In Jury of One, Shelly Trotter, an able and determined lawyer and a children’s rights advocate, is thrust into a world in which she’s completely unschooled—the criminal court. Her client is a 17-year-old accused of killing a policeman, and she begins to suspect that he may have been involved in an undercover operation to entrap dirty cops, though his role in the scheme remains unclear. Was he the target or the bait—and what does the prosecution really have against him?
Then comes the shocker: Shelly fears that she has a connection to this boy, something she has kept secret for years, knowledge that she has hidden from her family and friends for most of her adult life.
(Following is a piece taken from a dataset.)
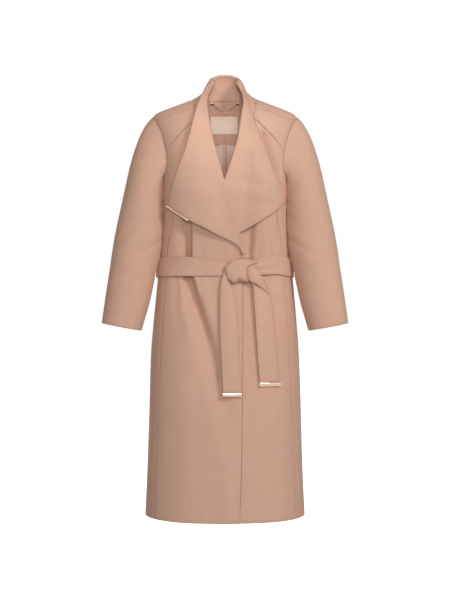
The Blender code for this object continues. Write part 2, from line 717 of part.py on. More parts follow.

And as the evidence against the boy mounts, she finds that nothing—not legal ethics, not a statewide political campaign that could swing in the balance—will stop her from keeping him off death row. For with this client, she is truly a jury of one.
“Compelling.”—Entertainment Weekly
PUBLISHERS WEEKLY
Edgar Award winner Ellis (Life Sentence; Line of Vision) chooses a protagonist common to a number of recent legal thrillers: the idealistic, semi-loner nonprofit lawyer with a dark secret. Michelle "Shelly" Trotter is working for the Children's Advocacy Project when she is summoned by a former client, 17-year-old Alex Baniewicz, whom she once represented in a high school disciplinary hearing. This time Alex isn't going to get off with an in-school suspension; he's accused of killing a Chicago cop. Even though Shelly has little experience in criminal court, she tears into the case with pit bull intensity. She waits too long before she asks Alex if he actually did the deed, but when she does, he admits to the killing, complicating his already impossible defense. Shelly has other difficulties as well: she has a troubled relationship with her father, the governor of the state; she's still suffering from the effects of being raped and impregnated as a teenager; her apartment is broken into and she's threatened with death; and the police on the Chicago force are making it quite clear how they feel about cop-killer defense lawyers. Unfortunately, Shelly is not the most likable of heroines, and the prose is lackluster, but Ellis makes up for much of this with a steady stream of twists and complications. Once Shelly is on her feet in front of a jury, the novel picks up speed, and a stunning Perry Mason-style courtroom shocker will knock readers right out of their seats. After they pick themselves up off the floor, the ensuing fast and furious revelations will have them flying through the final pages. Forecast:It's a crowded field, but loyal fans and constant readers of the genre should provide good, if not breakout, numbers.